What to do :: Your task is to extract every line from the material below exactly.

---+---

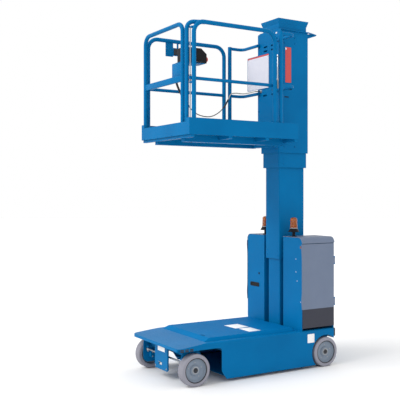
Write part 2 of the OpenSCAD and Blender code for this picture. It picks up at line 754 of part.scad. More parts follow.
// Points of a smooth route through the given ones, n steps to each stretch.
function route(p, n) = [
    for (i = [0 : len(p) - 2])
        let (a = p[max(i - 1, 0)], b = p[i], c = p[i + 1], d = p[min(i + 2, len(p) - 1)])
            for (k = [0 : n - 1])
                let (t = k / n)
                    0.5 * ((2 * b) + (c - a) * t + (2 * a - 5 * b + 4 * c - d) * t * t
                        + (3 * b - a - 3 * c + d) * t * t * t),
    p[len(p) - 1]
];
function unit(v) = v / norm(v);
function heading(q, i) = unit(q[min(i + 1, len(q) - 1)] - q[max(i - 1, 0)]);
function ring(q, i, r, sides) =
    let (t = heading(q, i), u = unit(cross(t, [0.31, 0.17, 0.93])), v = cross(t, u))
        [for (k = [0 : sides - 1]) q[i] + r * (cos(360 * k / sides) * u + sin(360 * k / sides) * v)];

// A round cord along a route.
module cord(points, r, sides, steps) {
    q = route(points, steps);
    n = len(q);
    rings = [for (i = [0 : n - 1]) for (point = ring(q, i, r, sides)) point];
    walls = [
        for (i = [0 : n - 2]) for (k = [0 : sides - 1])
            [i * sides + k, i * sides + (k + 1) % sides, (i + 1) * sides + (k + 1) % sides, (i + 1) * sides + k]
    ];
    first = [for (k = [sides - 1 : -1 : 0]) k];
    last = [for (k = [0 : sides - 1]) (n - 1) * sides + k];
    polyhedron(points = rings, faces = concat(walls, [first, last]), convexity = 8);
}

module control_cable() color(BLACK) cord(cable_points, cable_r, 8, 3);

// The flat of a moulded side door from z0 to z1.
module door_part(z0, z1) {
    translate([0, 0, z0]) linear_extrude(z1 - z0)
        rounded([door_x, cabinet_front + 2], [cabinet_out, cabinet_rear - 3], 2.5);
}

module door() {
    door_part(band_z + fit, door_z1);
    for (z = hinge_zs)
        difference() {
            union() {
                bar_z(hinge_x, hinge_y, z - 29, z + 29, hinge_r);
                span([door_x, hinge_x + hinge_r], [cabinet_rear - 10, hinge_y], [z - 29, z + 29]);
            }
            bar_z(hinge_x, hinge_y, z - 32, z + 32, hinge_pin_r + running);
        }
}

module door_right() color(GREY) door();
module door_left() color(GREY) mirror([1, 0, 0]) door();
module door_band_right() color([0.29, 0.29, 0.34]) door_part(door_z0, band_z);
module door_band_left() color([0.29, 0.29, 0.34]) mirror([1, 0, 0]) door_part(door_z0, band_z);

chassis_frame();
deck_panel();
front_plate();
front_axle();
rear_axle();
rear_bumpers();
mast_stage_1();
lift_barrel();
cabinets();
cabinet_caps();
power_packs();
beacon_bases();
beacon_lenses();
knuckle_left();
knuckle_right();
tie_rod();
tyre(-1, front_y);  // tyre_front_left
rim(-1, front_y);  // rim_front_left
tyre(1, front_y);  // tyre_front_right
rim(1, front_y);  // rim_front_right
tyre(-1, rear_y);  // tyre_rear_left
rim(-1, rear_y);  // rim_rear_left
tyre(1, rear_y);  // tyre_rear_right
rim(1, rear_y);  // rim_rear_right
mast_stage_2();
lift_rod();
mast_stage_3();
carriage();
platform_frame();
platform_floor();
toe_boards();
side_rails();
front_rail();
rear_rails();
guide_rods();
control_bracket();
control_box();
stop_knob();
notice_board();
marker_strip();
control_cable();
entry_rail();
door_left();
door_right();
door_band_left();
door_band_right();
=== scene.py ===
import json
import math

import bmesh
import bpy
from mathutils import Matrix, Vector

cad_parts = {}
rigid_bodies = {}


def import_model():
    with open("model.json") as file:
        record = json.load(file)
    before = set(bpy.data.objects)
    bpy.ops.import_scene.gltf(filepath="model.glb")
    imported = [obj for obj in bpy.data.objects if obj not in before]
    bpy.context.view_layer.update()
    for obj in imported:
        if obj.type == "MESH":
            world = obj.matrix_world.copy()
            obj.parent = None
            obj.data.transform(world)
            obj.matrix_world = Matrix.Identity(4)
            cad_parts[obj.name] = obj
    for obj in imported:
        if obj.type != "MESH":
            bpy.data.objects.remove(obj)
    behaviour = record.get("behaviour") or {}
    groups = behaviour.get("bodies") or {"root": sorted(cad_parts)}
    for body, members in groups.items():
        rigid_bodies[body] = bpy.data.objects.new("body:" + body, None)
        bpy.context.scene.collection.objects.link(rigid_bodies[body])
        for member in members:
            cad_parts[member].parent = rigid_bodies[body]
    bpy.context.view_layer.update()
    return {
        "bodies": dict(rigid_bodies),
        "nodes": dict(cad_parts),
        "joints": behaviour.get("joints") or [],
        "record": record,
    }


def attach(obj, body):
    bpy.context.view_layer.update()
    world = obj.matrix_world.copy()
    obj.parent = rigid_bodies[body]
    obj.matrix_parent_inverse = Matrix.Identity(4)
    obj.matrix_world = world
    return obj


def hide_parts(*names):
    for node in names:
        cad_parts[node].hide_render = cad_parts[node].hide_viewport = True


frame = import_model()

nodes = frame["nodes"]
MM = 0.001

# ---- Camera, at the photograph's viewing angle ----
CAMERA_PLACE = (6.351, -4.262, 1.8)
CAMERA_TURN = 58.56
CAMERA_LENS = 65.97

bpy.ops.object.select_all(action="DESELECT")
bpy.ops.object.camera_add(location=CAMERA_PLACE, rotation=(math.radians(90), 0, math.radians(CAMERA_TURN)))
camera = bpy.context.object
camera.name = "camera"
camera.data.sensor_width = 36
camera.data.lens = CAMERA_LENS
camera.data.shift_x = -0.015
camera.data.shift_y = -0.016
camera.data.clip_end = 200
bpy.context.scene.camera = camera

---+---

Answer to this task ::
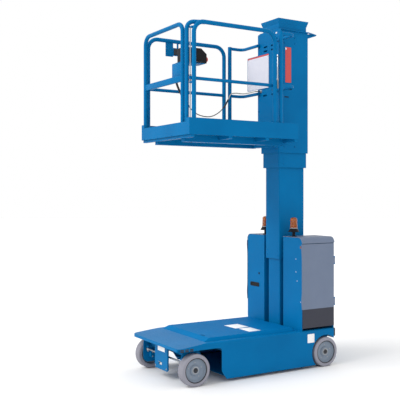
Write part 2 of the OpenSCAD and Blender code for this picture. It picks up at line 754 of part.scad. More parts follow.
// Points of a smooth route through the given ones, n steps to each stretch.
function route(p, n) = [
    for (i = [0 : len(p) - 2])
        let (a = p[max(i - 1, 0)], b = p[i], c = p[i + 1], d = p[min(i + 2, len(p) - 1)])
            for (k = [0 : n - 1])
                let (t = k / n)
                    0.5 * ((2 * b) + (c - a) * t + (2 * a - 5 * b + 4 * c - d) * t * t
                        + (3 * b - a - 3 * c + d) * t * t * t),
    p[len(p) - 1]
];
function unit(v) = v / norm(v);
function heading(q, i) = unit(q[min(i + 1, len(q) - 1)] - q[max(i - 1, 0)]);
function ring(q, i, r, sides) =
    let (t = heading(q, i), u = unit(cross(t, [0.31, 0.17, 0.93])), v = cross(t, u))
        [for (k = [0 : sides - 1]) q[i] + r * (cos(360 * k / sides) * u + sin(360 * k / sides) * v)];

// A round cord along a route.
module cord(points, r, sides, steps) {
    q = route(points, steps);
    n = len(q);
    rings = [for (i = [0 : n - 1]) for (point = ring(q, i, r, sides)) point];
    walls = [
        for (i = [0 : n - 2]) for (k = [0 : sides - 1])
            [i * sides + k, i * sides + (k + 1) % sides, (i + 1) * sides + (k + 1) % sides, (i + 1) * sides + k]
    ];
    first = [for (k = [sides - 1 : -1 : 0]) k];
    last = [for (k = [0 : sides - 1]) (n - 1) * sides + k];
    polyhedron(points = rings, faces = concat(walls, [first, last]), convexity = 8);
}

module control_cable() color(BLACK) cord(cable_points, cable_r, 8, 3);

// The flat of a moulded side door from z0 to z1.
module door_part(z0, z1) {
    translate([0, 0, z0]) linear_extrude(z1 - z0)
        rounded([door_x, cabinet_front + 2], [cabinet_out, cabinet_rear - 3], 2.5);
}

module door() {
    door_part(band_z + fit, door_z1);
    for (z = hinge_zs)
        difference() {
            union() {
                bar_z(hinge_x, hinge_y, z - 29, z + 29, hinge_r);
                span([door_x, hinge_x + hinge_r], [cabinet_rear - 10, hinge_y], [z - 29, z + 29]);
            }
            bar_z(hinge_x, hinge_y, z - 32, z + 32, hinge_pin_r + running);
        }
}

module door_right() color(GREY) door();
module door_left() color(GREY) mirror([1, 0, 0]) door();
module door_band_right() color([0.29, 0.29, 0.34]) door_part(door_z0, band_z);
module door_band_left() color([0.29, 0.29, 0.34]) mirror([1, 0, 0]) door_part(door_z0, band_z);

chassis_frame();
deck_panel();
front_plate();
front_axle();
rear_axle();
rear_bumpers();
mast_stage_1();
lift_barrel();
cabinets();
cabinet_caps();
power_packs();
beacon_bases();
beacon_lenses();
knuckle_left();
knuckle_right();
tie_rod();
tyre(-1, front_y);  // tyre_front_left
rim(-1, front_y);  // rim_front_left
tyre(1, front_y);  // tyre_front_right
rim(1, front_y);  // rim_front_right
tyre(-1, rear_y);  // tyre_rear_left
rim(-1, rear_y);  // rim_rear_left
tyre(1, rear_y);  // tyre_rear_right
rim(1, rear_y);  // rim_rear_right
mast_stage_2();
lift_rod();
mast_stage_3();
carriage();
platform_frame();
platform_floor();
toe_boards();
side_rails();
front_rail();
rear_rails();
guide_rods();
control_bracket();
control_box();
stop_knob();
notice_board();
marker_strip();
control_cable();
entry_rail();
door_left();
door_right();
door_band_left();
door_band_right();
=== scene.py ===
import json
import math

import bmesh
import bpy
from mathutils import Matrix, Vector

cad_parts = {}
rigid_bodies = {}


def import_model():
    with open("model.json") as file:
        record = json.load(file)
    before = set(bpy.data.objects)
    bpy.ops.import_scene.gltf(filepath="model.glb")
    imported = [obj for obj in bpy.data.objects if obj not in before]
    bpy.context.view_layer.update()
    for obj in imported:
        if obj.type == "MESH":
            world = obj.matrix_world.copy()
            obj.parent = None
            obj.data.transform(world)
            obj.matrix_world = Matrix.Identity(4)
            cad_parts[obj.name] = obj
    for obj in imported:
        if obj.type != "MESH":
            bpy.data.objects.remove(obj)
    behaviour = record.get("behaviour") or {}
    groups = behaviour.get("bodies") or {"root": sorted(cad_parts)}
    for body, members in groups.items():
        rigid_bodies[body] = bpy.data.objects.new("body:" + body, None)
        bpy.context.scene.collection.objects.link(rigid_bodies[body])
        for member in members:
            cad_parts[member].parent = rigid_bodies[body]
    bpy.context.view_layer.update()
    return {
        "bodies": dict(rigid_bodies),
        "nodes": dict(cad_parts),
        "joints": behaviour.get("joints") or [],
        "record": record,
    }


def attach(obj, body):
    bpy.context.view_layer.update()
    world = obj.matrix_world.copy()
    obj.parent = rigid_bodies[body]
    obj.matrix_parent_inverse = Matrix.Identity(4)
    obj.matrix_world = world
    return obj


def hide_parts(*names):
    for node in names:
        cad_parts[node].hide_render = cad_parts[node].hide_viewport = True


frame = import_model()

nodes = frame["nodes"]
MM = 0.001

# ---- Camera, at the photograph's viewing angle ----
CAMERA_PLACE = (6.351, -4.262, 1.8)
CAMERA_TURN = 58.56
CAMERA_LENS = 65.97

bpy.ops.object.select_all(action="DESELECT")
bpy.ops.object.camera_add(location=CAMERA_PLACE, rotation=(math.radians(90), 0, math.radians(CAMERA_TURN)))
camera = bpy.context.object
camera.name = "camera"
camera.data.sensor_width = 36
camera.data.lens = CAMERA_LENS
camera.data.shift_x = -0.015
camera.data.shift_y = -0.016
camera.data.clip_end = 200
bpy.context.scene.camera = camera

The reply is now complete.